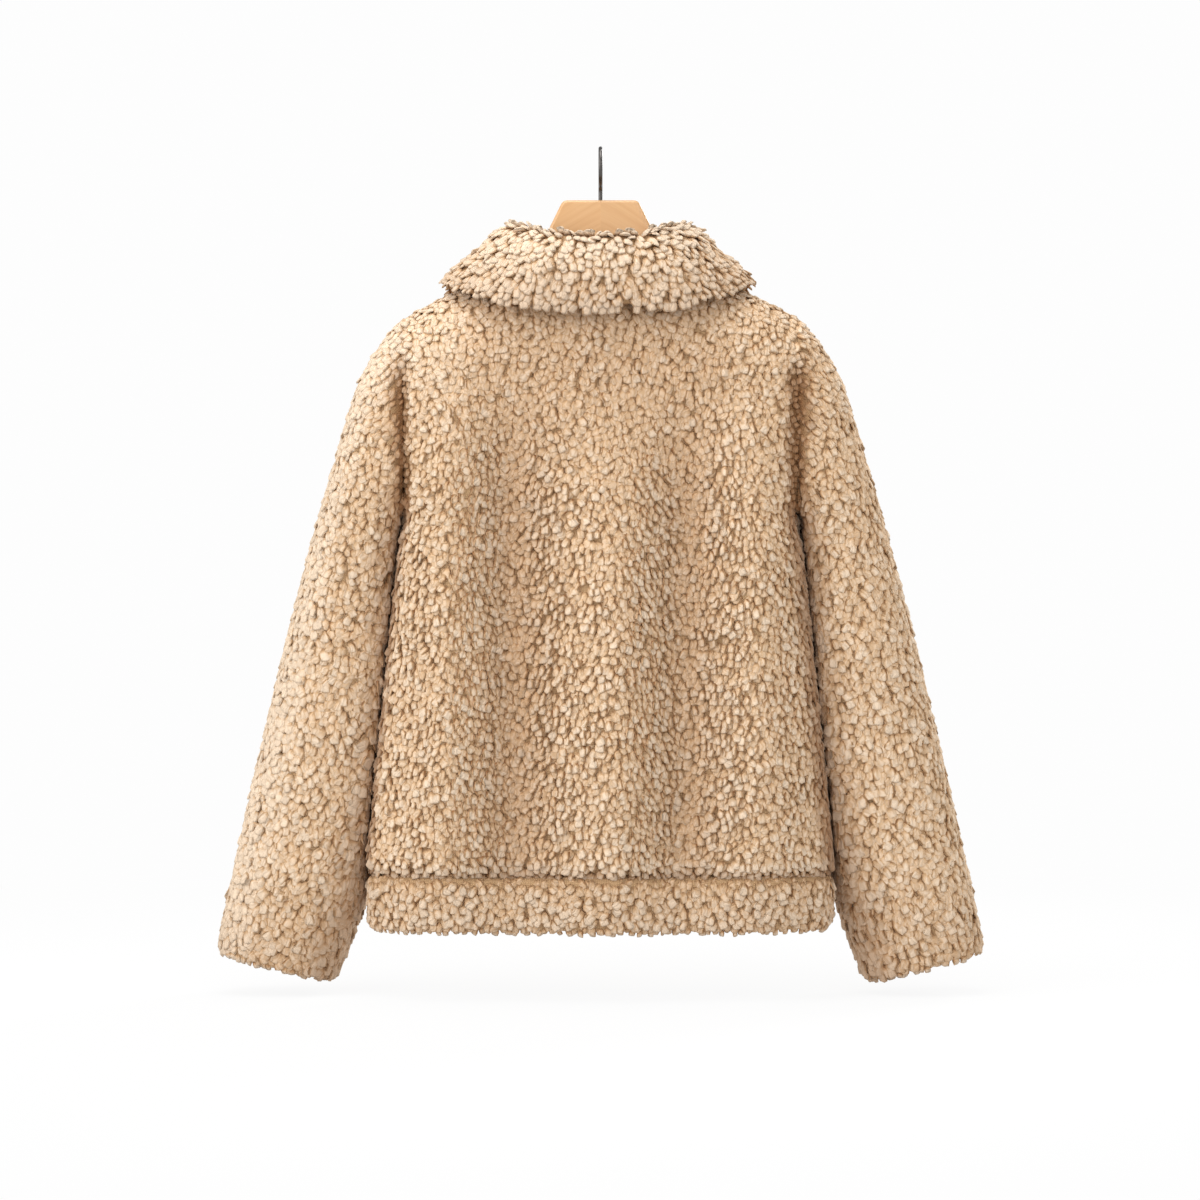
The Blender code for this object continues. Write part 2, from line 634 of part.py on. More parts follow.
def make_pull(finish):
    """The pull tab, hanging from its bar; its origin is the bar's middle, on the hinge's axis."""
    width, thickness, length = PULL_SIZE
    axis = (0, slider_face_y() - AXIS_OFF_SLIDER, SLIDER_Z)
    eye_width, eye_length = PULL_EYE
    top, eye_top = PULL_BAR / 2, -PULL_BAR / 2
    eye_bottom = eye_top - eye_length
    foot = top - length
    corner = width * 0.25
    rows = np.array([top, eye_top, eye_bottom, foot + corner, foot])
    half_widths = np.array([width / 2, width / 2, width / 2, width / 2, width / 2 - corner])
    layers = []
    for y in (-thickness / 2, thickness / 2):
        for z, half in zip(rows, half_widths):
            inner = min(eye_width / 2, half / 2)
            layers += [(x, y, z) for x in (-half, -inner, inner, half)]
    count = len(rows) * 4
    faces = []
    for row in range(len(rows) - 1):
        for column in range(3):
            if (row, column) == (1, 1):
                continue
            corners = [row * 4 + column, row * 4 + column + 1, row * 4 + column + 5, row * 4 + column + 4]
            faces.append(corners)
            faces.append([count + corner for corner in corners])
    outline = [0, 1, 2, 3, 7, 11, 15, 19, 18, 17, 16, 12, 8, 4]
    eye = [5, 6, 10, 9]
    for loop in (outline, eye):
        for start, end in zip(loop, loop[1:] + loop[:1]):
            faces.append([start, end, count + end, count + start])
    tab = solid("zip_pull", layers, faces, finish)
    tab.location = axis


# The hanger


def make_hanger(finish):
    seam = half_panel(BACK, 1)[1][-1, NECK_CELLS:]
    block_x = HANGER_BLOCK.key
    arm_x = np.linspace(*HANGER_ARM_X, HANGER_ARM_STATIONS)
    arm_z = np.interp(arm_x, seam[:, 0], seam[:, 2]) - HANGER_CLEARANCE
    tip_z = arm_z[-1] - HANGER_TIP_DROP
    right_x = np.concatenate([block_x[1:], arm_x, [HANGER_TIP_X]])
    right_z = np.concatenate([HANGER_BLOCK.columns["z"][1:], arm_z, [tip_z]])
    stations = np.concatenate([-right_x[::-1], [0], right_x])
    top = np.concatenate([right_z[::-1], [HANGER_TOP_Z], right_z])
    underside = HANGER_UNDERSIDE.read("z", np.abs(stations))
    underside[0] += HANGER_TIP_DROP
    underside[-1] += HANGER_TIP_DROP
    half = HANGER_THICKNESS / 2
    rounding = HANGER_ROUNDING
    turn = math.sqrt(0.5)
    corner = [(half, 1.0), (half - rounding * (1 - turn), 1 - turn), (half - rounding, 0.0)]
    loops = []
    for x, high, low in zip(stations, top, underside):
        upper = [(x, y, high - rounding * share) for y, share in corner]
        upper += [(x, -y, z) for x, y, z in reversed(upper)]
        lower = [(x, -y, low + rounding * share) for y, share in corner]
        lower += [(x, -y, z) for x, y, z in reversed(lower)]
        loops.append(upper + lower)
    count = len(loops[0])
    faces = [list(range(count)), list(range((len(loops) - 1) * count, len(loops) * count))]
    for station in range(len(loops) - 1):
        for index in range(count):
            after = (index + 1) % count
            start = station * count
            faces.append([start + index, start + after, start + count + after, start + count + index])
    hanger = solid("hanger", [point for loop in loops for point in loop], faces, finish)
    cutter_mesh = bpy.data.meshes.new("bore")
    shape = bmesh.new()
    depth = HANGER_TOP_Z - SHANK_BOTTOM_Z + 0.01
    radii = {"radius1": BORE_RADIUS, "radius2": BORE_RADIUS}
    bmesh.ops.create_cone(shape, cap_ends=True, segments=BORE_SIDES, depth=depth, **radii)
    shape.to_mesh(cutter_mesh)
    shape.free()
    bore = add_object("bore", cutter_mesh, finish)
    bore.location.z = SHANK_BOTTOM_Z - SEAM_GAP + depth / 2
    combine(hanger, bore, "DIFFERENCE")


def make_hook(finish):
    """The wire: a straight shank, a bend off to the back, and the hook round a rail, open to the front."""
    centre_z = WIRE_RADIUS - HOOK_RADIUS
    drop = centre_z - SHANK_TOP_Z
    bend_radius = (drop**2 - HOOK_RADIUS**2) / (2 * HOOK_RADIUS)
    joint = math.atan2(-drop, bend_radius)
    path = [(0, SHANK_BOTTOM_Z), (0, SHANK_TOP_Z)]
    for angle in np.linspace(math.pi, joint + math.pi, BEND_POINTS)[1:]:
        path.append((bend_radius * (1 + math.cos(angle)), SHANK_TOP_Z + bend_radius * math.sin(angle)))
    for angle in np.linspace(joint, HOOK_END_ANGLE, HOOK_POINTS)[1:]:
        path.append((HOOK_RADIUS * math.cos(angle), centre_z + HOOK_RADIUS * math.sin(angle)))
    curve = bpy.data.curves.new("hook", "CURVE")
    curve.dimensions = "3D"
    curve.bevel_depth = WIRE_RADIUS
    curve.bevel_resolution = 2
    curve.use_fill_caps = True
    spline = curve.splines.new("POLY")
    spline.points.add(len(path) - 1)
    for point, (y, z) in zip(spline.points, path):
        point.co = (0, y, z, 1)
    add_object("hook", curve, finish)


def main():
    for old in list(bpy.data.objects):
        bpy.data.objects.remove(old)
    fleece = material("fleece", (0.60, 0.42, 0.27), 0.95)
    tape = material("zip tape", (0.42, 0.29, 0.18), 0.9)
    metal = material("zip metal", (0.62, 0.58, 0.50), 0.35, 1.0)
    wood = material("beech", (0.80, 0.46, 0.22), 0.45)
    steel = material("steel wire", (0.70, 0.70, 0.70), 0.25, 1.0)
    make_back(fleece)
    make_front("front_left", 1, fleece)
    make_front("front_right", -1, fleece)
    make_sleeve("sleeve_left", 1, fleece)
    make_sleeve("sleeve_right", -1, fleece)
    make_collar(fleece)
    make_hem_band(fleece)
    zip_strip("zip_tape_left", TAPE_WIDTH, TAPE_DEPTH, tape)
    zip_strip("zip_tape_right", (-TAPE_WIDTH[1], -TAPE_WIDTH[0]), TAPE_DEPTH, tape)
    zip_strip("zip_chain", (-CHAIN_HALF_WIDTH, CHAIN_HALF_WIDTH), CHAIN_DEPTH, metal)
    make_slider(metal)
    make_pull(metal)
    make_hanger(wood)
    make_hook(steel)


main()
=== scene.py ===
"""A short teddy fleece jacket on a wooden hanger: the looks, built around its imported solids.

Metres, +Z up. The jacket's front faces -Y and its back +Y, and the wearer's left is +X. Each panel is a thin
knitted backing, cut to the same tables as its solid, and carries its own pile of curly locks.
"""

import math

import bmesh
import bpy
import numpy as np
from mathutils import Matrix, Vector


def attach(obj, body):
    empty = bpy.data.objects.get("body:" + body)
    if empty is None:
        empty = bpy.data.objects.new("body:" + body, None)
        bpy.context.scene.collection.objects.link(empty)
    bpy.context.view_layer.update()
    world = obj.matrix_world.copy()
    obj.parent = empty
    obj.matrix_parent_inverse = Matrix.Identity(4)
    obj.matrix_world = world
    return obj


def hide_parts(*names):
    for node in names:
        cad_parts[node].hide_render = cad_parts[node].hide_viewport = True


# Camera: level with the jacket's middle, looking at its back. At this distance and lens it sees 1.2 m across.
CAMERA_AT = (0.0005, 3.33, -0.449)
CAMERA_LENS = 100.0
CAMERA_SENSOR = 36.0

# Studio: each light's place, its size and its power
LIGHTS = {
    "key": ((2.9, 1.7, 0.9), 3.4, 76.0),
    "fill": ((-1.4, 2.9, 0.8), 2.6, 31.0),
    "top": ((0.3, 0.5, 2.0), 2.2, 46.0),
    "front_key": ((-2.0, -2.4, 1.0), 1.4, 60.0),
}
LIGHTS_AIM = (0.0, 0.0, -0.44)
WHITE_SURROUND = (0.984, 0.984, 0.984)
AMBIENT = 0.46
FLOOR_Z = -0.845
FLOOR_RADIUS = 12.0
FLOOR_GLOW = 0.92
# How far from the middle the floor starts to fade into the background, and where it has
FLOOR_FADE = (0.55, 1.5)

# Colours. Those of the pile go from the painted shade of its creases to its tips, and those of the beech from
# dark grain to light, each at a place between 0 and 1.
PILE_COLOURS = (
    (0.12, (0.340, 0.145, 0.050)),
    (0.50, (0.680, 0.442, 0.250)),
    (0.85, (0.785, 0.616, 0.456)),
)
KNIT = (0.600, 0.400, 0.225)
KNIT_SHADE = (0.360, 0.210, 0.100)
# The tint of the painted shade that darkens the cloth where shade falls
PAINTED_SHADE_TINT = (0.330, 0.185, 0.085)
TAPE = (0.450, 0.320, 0.200)
TAPE_SHADE = (0.330, 0.225, 0.135)
TOOTH = (0.560, 0.500, 0.400)
BEECH_COLOURS = (
    (0.30, (0.620, 0.345, 0.148)),
    (0.50, (0.665, 0.390, 0.180)),
    (0.72, (0.700, 0.430, 0.210)),
)
STEEL = (0.105, 0.098, 0.092)
FLOOR = (0.9, 0.9, 0.9)

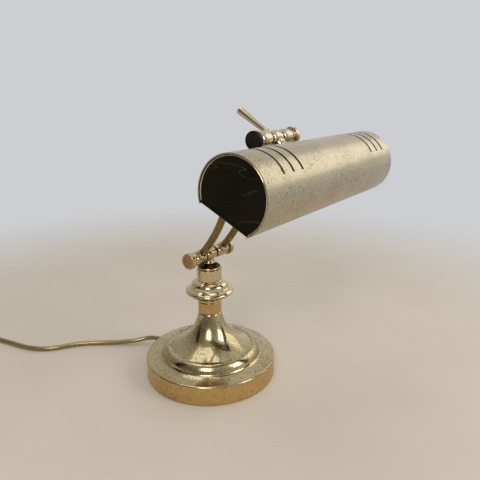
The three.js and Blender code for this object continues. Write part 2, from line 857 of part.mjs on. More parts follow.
function addSwitch(root) {
  const group = new THREE.Group();
  group.position.set(switchCentre[0], switchCentre[1], 0);
  group.rotation.z = rad(switchHeading);
  root.add(group);
  const split = switchHeight * 0.45;
  const plan = new THREE.Shape();
  const [hl, hw, corner] = [switchLength / 2, switchWidth / 2, 8];
  plan.moveTo(-hl + corner, -hw);
  plan.lineTo(hl - corner, -hw);
  plan.quadraticCurveTo(hl, -hw, hl, 0);
  plan.quadraticCurveTo(hl, hw, hl - corner, hw);
  plan.lineTo(-hl + corner, hw);
  plan.quadraticCurveTo(-hl, hw, -hl, 0);
  plan.quadraticCurveTo(-hl, -hw, -hl + corner, -hw);
  const half = (from, to) =>
    new THREE.ExtrudeGeometry(plan, { depth: to - from, bevelEnabled: false, curveSegments: 6 }).translate(0, 0, from);
  const cordBore = cylinderOnX(cordRadius + gap, -hl - 5, hl + 5, 12).translate(0, 0, split + gap / 2);
  const room = block(-hl + 12, hl - 12, -hw + 2.4, hw - 2.4, 1.8, switchHeight - 1.8);
  place(group, "switch_base", shaped(half(0.1, split), { cut: [room, cordBore] }), brownPlastic);
  const windowLength = rockerLength + 2 * gap + 0.6;
  const windowWidth = rockerWidth + 2 * gap;
  const slot = block(-windowLength / 2, windowLength / 2, -windowWidth / 2, windowWidth / 2, 0, 30);
  const cover = shaped(half(split + gap, switchHeight), { cut: [room, cordBore, slot] });
  place(group, "switch_cover", cover, brownPlastic);

  const outline = new THREE.Shape();
  const reach = rockerLength / 2;
  outline.moveTo(-reach, 0.8);
  outline.quadraticCurveTo(-reach * 0.8, -3.6, 0, -4);
  outline.quadraticCurveTo(reach * 0.8, -3.6, reach, 0.8);
  outline.lineTo(reach - 0.3, 2.6);
  outline.lineTo(0, 1.9);
  outline.lineTo(-reach + 0.3, 2.6);
  outline.closePath();
  const rocker = new THREE.ExtrudeGeometry(outline, { depth: rockerWidth, bevelEnabled: false, curveSegments: 4 });
  rocker.translate(0, 0, -rockerWidth / 2).rotateX(Math.PI / 2).rotateY(rad(rockerTilt));
  place(group, "switch_rocker", rocker.translate(0, 0, switchHeight - 0.6), whitePlastic);
}

function addPlug(root) {
  const group = new THREE.Group();
  group.position.set(plugTail[0], plugTail[1], 0);
  root.add(group);
  const middle = plugHeight / 2 + 0.1;
  const [w, l] = [plugWidth / 2, plugLength];
  const outline = new THREE.Shape([
    [0, -4.6],
    [9, -6],
    [16, -w],
    [l, -w],
    [l, w],
    [16, w],
    [9, 6],
    [0, 4.6],
  ].map((p) => new THREE.Vector2(...p)));
  const bevel = 1.6;
  const body = new THREE.ExtrudeGeometry(outline, {
    depth: plugHeight - 2 * bevel,
    bevelSize: bevel,
    bevelThickness: bevel,
    bevelOffset: -bevel,
    bevelSegments: 2,
  });
  place(group, "plug_body", body.translate(0, 0, 0.1 + bevel), brownPlastic);
  for (const [side, tag] of [[-1, "a"], [1, "b"]]) {
    const pin = turnedOnX([
      [0, l + gap],
      [pinRadius, l + gap],
      [pinRadius, l + pinLength - 1.4],
      [pinRadius - 1, l + pinLength],
      [0, l + pinLength],
    ], 12);
    place(group, `plug_pin_${tag}`, pin.translate(0, (side * pinSpacing) / 2, middle), zincSteel);
  }
}

function addCord(root) {
  const section = circle(cordRadius);
  const join = switchHeight * 0.45 + gap / 2;
  const half = switchLength / 2 + gap;
  const run = along([...runPoints, onSwitchAxis(-half - 6, join), onSwitchAxis(-half, join)]);
  place(root, "cord_run", sweep(section, run, 26, 8), goldVinyl);
  addSwitch(root);
  const lead = along([onSwitchAxis(half, join), onSwitchAxis(half + 6, join), ...leadPoints]);
  place(root, "cord_lead", sweep(section, lead, 16, 8), goldVinyl);

  const [inner, outer] = [coilMidRadius - coilHalfBand - cordRadius, coilMidRadius + coilHalfBand + cordRadius];
  const top = 0.1 + coilLayers * 2 * cordRadius;
  const coil = turned([
    [inner, 2],
    [inner + 2, 0.1],
    [outer - 2, 0.1],
    [outer, 2],
    [outer, top - 2],
    [outer - 2, top],
    [inner + 2, top],
    [inner, top - 2],
  ], 28);
  place(root, "cord_coil", coil.translate(coilCentre[0], coilCentre[1], 0), goldVinyl);

  const plugMiddle = plugHeight / 2 + 0.1;
  const tail = along([
    ...tailPoints,
    [plugTail[0] - gap - 4, plugTail[1], plugMiddle],
    [plugTail[0] - gap, plugTail[1], plugMiddle],
  ]);
  place(root, "cord_tail", sweep(section, tail, 10, 8), goldVinyl);
  addPlug(root);
}

addBase(lamp);
addColumn(lamp);
addPivotBlock(lamp);
addArms(lamp);
addShade(lamp);
addCord(lamp);

export default lamp;
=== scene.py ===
"""A brass piano-style desk lamp: a weighted spun base and turned column, a swivelling pivot block, two
S-shaped arms, and a long rolled shade with a tilting lever. Metres, in the row frame, +Z up."""

import math

import bmesh
import bpy
from mathutils import Matrix, Vector


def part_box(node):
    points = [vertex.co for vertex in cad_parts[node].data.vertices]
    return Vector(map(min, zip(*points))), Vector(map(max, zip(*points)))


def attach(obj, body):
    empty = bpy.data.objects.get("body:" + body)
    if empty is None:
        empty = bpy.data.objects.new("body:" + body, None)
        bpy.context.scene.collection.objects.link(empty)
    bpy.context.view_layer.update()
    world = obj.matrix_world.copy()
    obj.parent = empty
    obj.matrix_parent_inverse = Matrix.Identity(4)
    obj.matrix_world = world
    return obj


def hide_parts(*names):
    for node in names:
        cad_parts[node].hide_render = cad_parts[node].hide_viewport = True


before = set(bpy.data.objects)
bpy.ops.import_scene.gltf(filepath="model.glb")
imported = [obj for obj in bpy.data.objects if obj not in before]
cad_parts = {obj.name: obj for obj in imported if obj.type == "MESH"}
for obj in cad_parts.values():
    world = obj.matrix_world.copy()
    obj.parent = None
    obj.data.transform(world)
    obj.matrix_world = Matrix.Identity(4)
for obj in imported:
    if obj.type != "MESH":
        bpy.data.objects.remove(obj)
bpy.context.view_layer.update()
MM = 0.001


# ------------------------------------------------------------------ camera
# At arm's length from the lamp, a little above it and to its left, looking slightly down through a lens
# a little wider than the eye.
camera = bpy.data.objects.new("camera", bpy.data.cameras.new("camera"))
camera.data.lens = 36.52
camera.data.sensor_width = 36.0
camera.data.clip_start = 0.01
camera.location = (-0.3943, -0.3327, 0.3183)
camera_heading = math.atan2(-0.8059, 0.5920)
camera_pitch = 0.2971
camera.rotation_euler = (math.pi / 2 - camera_pitch, 0, camera_heading)
bpy.context.collection.objects.link(camera)
bpy.context.scene.camera = camera


# ------------------------------------------------------------------ floor
# A pale warm studio sheet, matt, with the faint mottle of card. From a third of a metre off it fades
# into the even pale grey of the studio, so no horizon shows.
def linear(colour):
    """Linear RGBA of an sRGB hex string."""
    parts = [int(colour[i : i + 2], 16) / 255 for i in (1, 3, 5)]
    return (*(c / 12.92 if c <= 0.04045 else ((c + 0.055) / 1.055) ** 2.4 for c in parts), 1.0)


def add(tree, kind, settings=None, links=None):
    """A new node. Settings name its properties or its inputs, and links give the socket each input reads."""
    made = tree.nodes.new(kind)
    for key, value in (settings or {}).items():
        if isinstance(key, int) or key in made.inputs:
            made.inputs[key].default_value = value
        else:
            setattr(made, key, value)
    for key, socket in (links or {}).items():
        tree.links.new(socket, made.inputs[key])
    return made


def blank_material(name):
    """An empty material's tree, its Object coordinates and its shader, which is wired to the output."""
    material = bpy.data.materials.new(name)
    material.use_nodes = True
    tree = material.node_tree
    tree.nodes.clear()
    place = add(tree, "ShaderNodeTexCoord").outputs["Object"]
    shader = add(tree, "ShaderNodeBsdfPrincipled")
    add(tree, "ShaderNodeOutputMaterial", links={"Surface": shader.outputs["BSDF"]})
    return material, tree, place, shader


SWEEP = "#cdced1"  # the pale grey that the sheet fades into, the same as the surroundings

card, tree, place, shader = blank_material("studio_card")
mottle = add(tree, "ShaderNodeTexNoise", {"Scale": 9.0, "Detail": 5.0}, {"Vector": place})
tone = add(
    tree,
    "ShaderNodeMix",
    {"data_type": "RGBA", 6: linear("#c8bcaa"), 7: linear("#d2c7b7")},
    {0: mottle.outputs["Fac"]},
)
tree.links.new(tone.outputs[2], shader.inputs["Base Color"])
shader.inputs["Roughness"].default_value = 0.85
distance = add(tree, "ShaderNodeVectorMath", {"operation": "LENGTH"}, {0: place})
far_off = add(
    tree,
    "ShaderNodeMapRange",
    {"interpolation_type": "SMOOTHSTEP", "From Min": 0.36, "From Max": 0.9},
    {"Value": distance.outputs["Value"]},
)
glow = add(tree, "ShaderNodeEmission", {"Color": linear(SWEEP)})
sheet = add(
    tree,
    "ShaderNodeMixShader",
    links={0: far_off.outputs["Result"], 1: shader.outputs["BSDF"], 2: glow.outputs["Emission"]},
)
tree.links.new(sheet.outputs["Shader"], tree.nodes["Material Output"].inputs["Surface"])
floor_mesh = bpy.data.meshes.new("floor")
floor_mesh.from_pydata([(-3, -3, 0), (3, -3, 0), (3, 3, 0), (-3, 3, 0)], [], [(0, 1, 2, 3)])
floor = bpy.data.objects.new("floor", floor_mesh)
floor.data.materials.append(card)
bpy.context.collection.objects.link(floor)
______
**Objective:** Your task is to transcribe only the lines from the line containing "-TAPE_WIDTH[0]), TAPE_DEPTH, tape)" through the line containing "CAMERA_SENSOR = 36.0", word for word.

**The solution:**
    zip_strip("zip_tape_right", (-TAPE_WIDTH[1], -TAPE_WIDTH[0]), TAPE_DEPTH, tape)
    zip_strip("zip_chain", (-CHAIN_HALF_WIDTH, CHAIN_HALF_WIDTH), CHAIN_DEPTH, metal)
    make_slider(metal)
    make_pull(metal)
    make_hanger(wood)
    make_hook(steel)


main()
=== scene.py ===
"""A short teddy fleece jacket on a wooden hanger: the looks, built around its imported solids.

Metres, +Z up. The jacket's front faces -Y and its back +Y, and the wearer's left is +X. Each panel is a thin
knitted backing, cut to the same tables as its solid, and carries its own pile of curly locks.
"""

import math

import bmesh
import bpy
import numpy as np
from mathutils import Matrix, Vector


def attach(obj, body):
    empty = bpy.data.objects.get("body:" + body)
    if empty is None:
        empty = bpy.data.objects.new("body:" + body, None)
        bpy.context.scene.collection.objects.link(empty)
    bpy.context.view_layer.update()
    world = obj.matrix_world.copy()
    obj.parent = empty
    obj.matrix_parent_inverse = Matrix.Identity(4)
    obj.matrix_world = world
    return obj


def hide_parts(*names):
    for node in names:
        cad_parts[node].hide_render = cad_parts[node].hide_viewport = True


# Camera: level with the jacket's middle, looking at its back. At this distance and lens it sees 1.2 m across.
CAMERA_AT = (0.0005, 3.33, -0.449)
CAMERA_LENS = 100.0
CAMERA_SENSOR = 36.0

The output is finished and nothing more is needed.